For me, since I don't have much socio-emotional armor, and good feelings disappear just as quickly as bad, it's more important for me to have small, frequent positive encounters than to have major ones. Big experiences may bring big happiness, but they won't last for long, and a handful of smaller experiences could bring the same total result with potentially much less planning or effort.

That was definitely not where I was planning to go with this post.

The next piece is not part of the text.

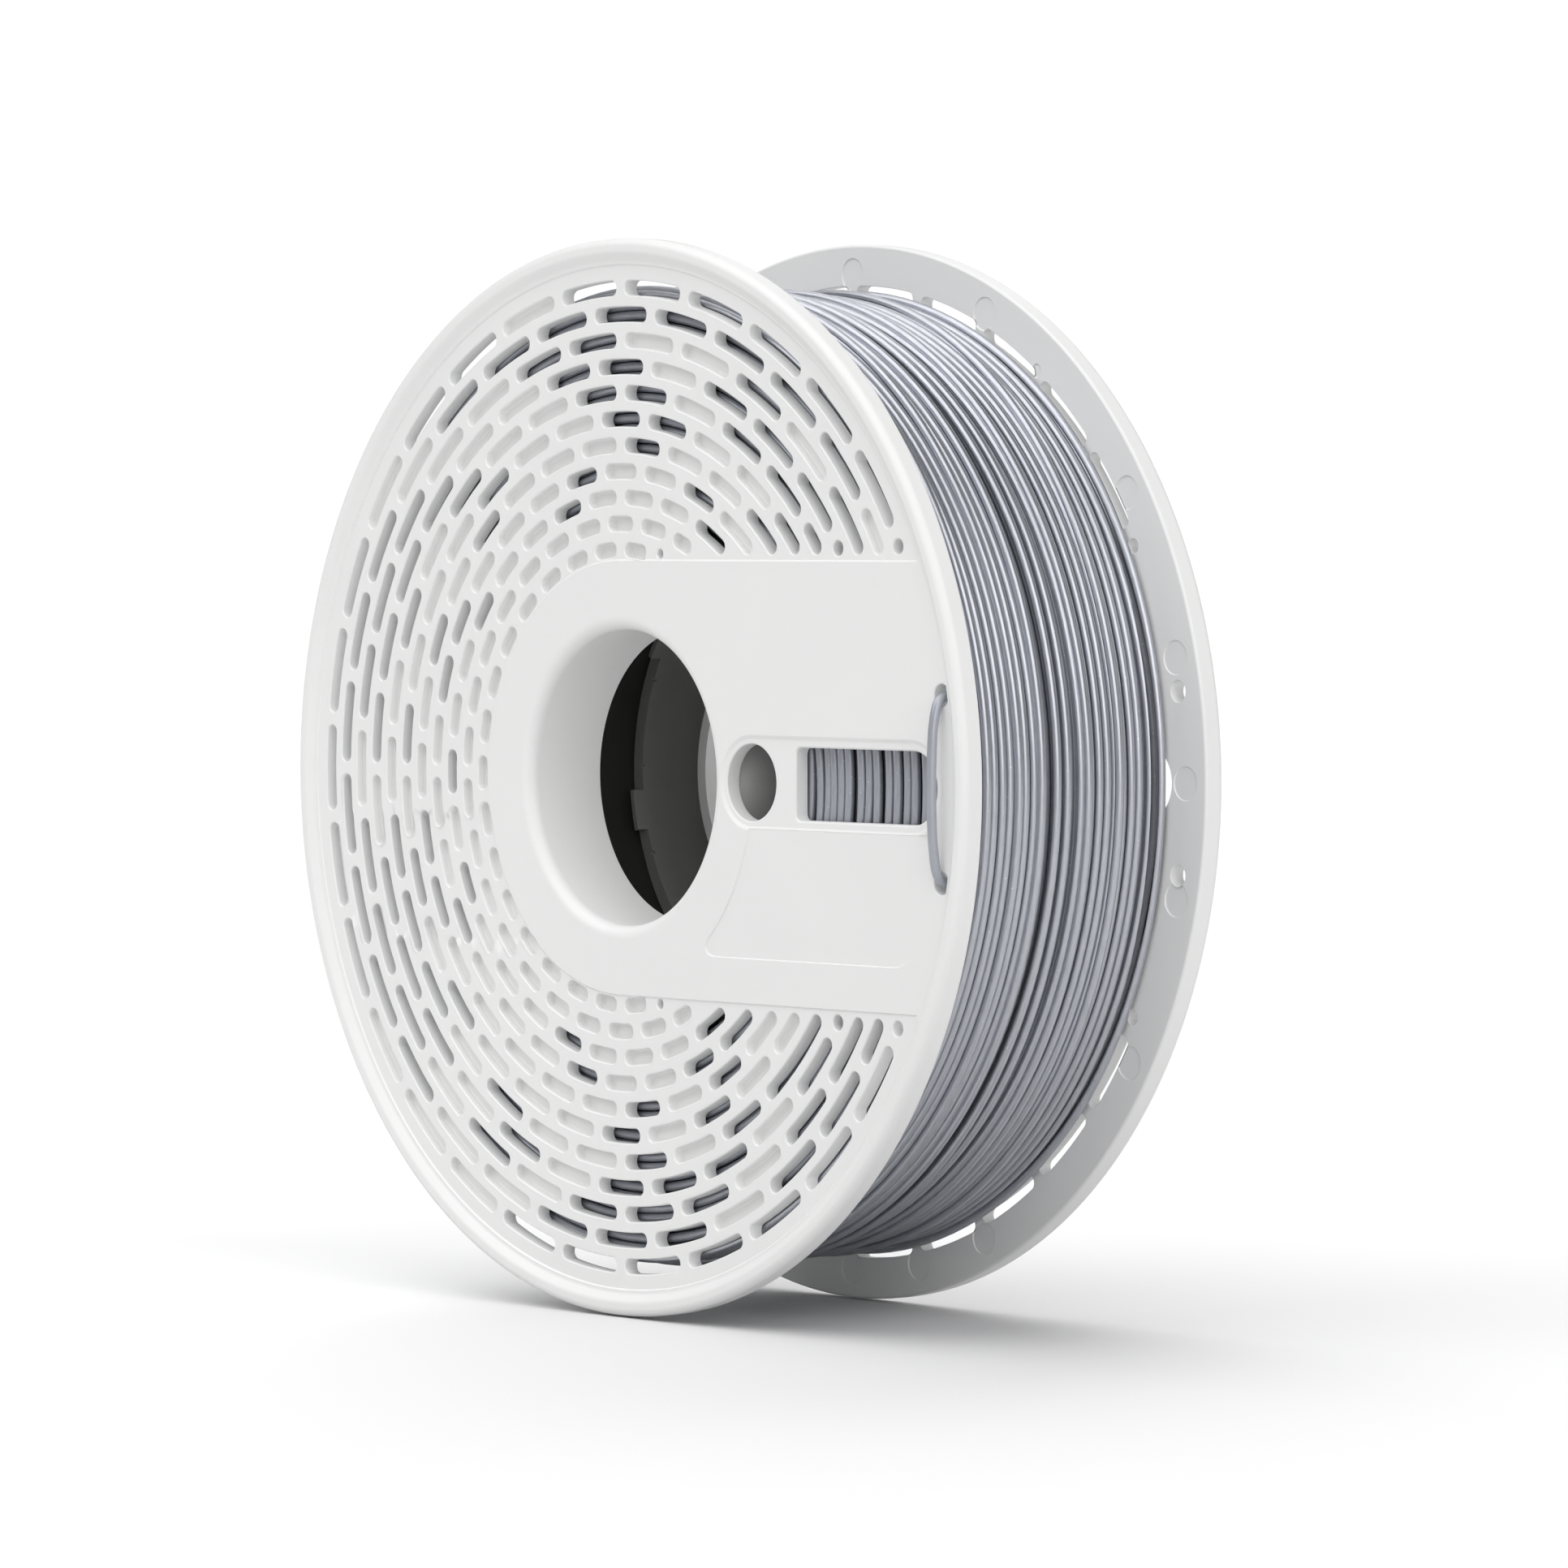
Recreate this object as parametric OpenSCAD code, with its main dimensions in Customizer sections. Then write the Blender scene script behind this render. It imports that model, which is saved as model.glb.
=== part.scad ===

I was thinking it would be about the difficulty of watching people develop relationships, and then introspection into how I could improve my own relationships, how I could be a better friend, or how I could overcome my fears. I even wrote a paragraph about all the different people that made me envious thinking it would fit somewhere later in the post. It didn't.

So...

I don't have any desire for social armoring. But I do want to be happier in my life. I have some control over negative social situations, but I heal quickly, and controlling negative social situations is about pain mitigation, not improving happiness , so that's probably not the most important place to put my focus. So maybe I'll try to work on the positive side... and find lots of little things to make me smile.

...

I wonder how it works for everyone else. Maybe it works the same way - and some people will need big, planned events, and others will need little ones that happen all the time. And if I can match the ways that I serve people to their personal needs - whether big or small - then I can have a greater impact on their lives. I think I'll talk to my best friend about that and see if it matches... then figure out how to structure positive and negative experiences in our friendship. 

I think I may already know the answer.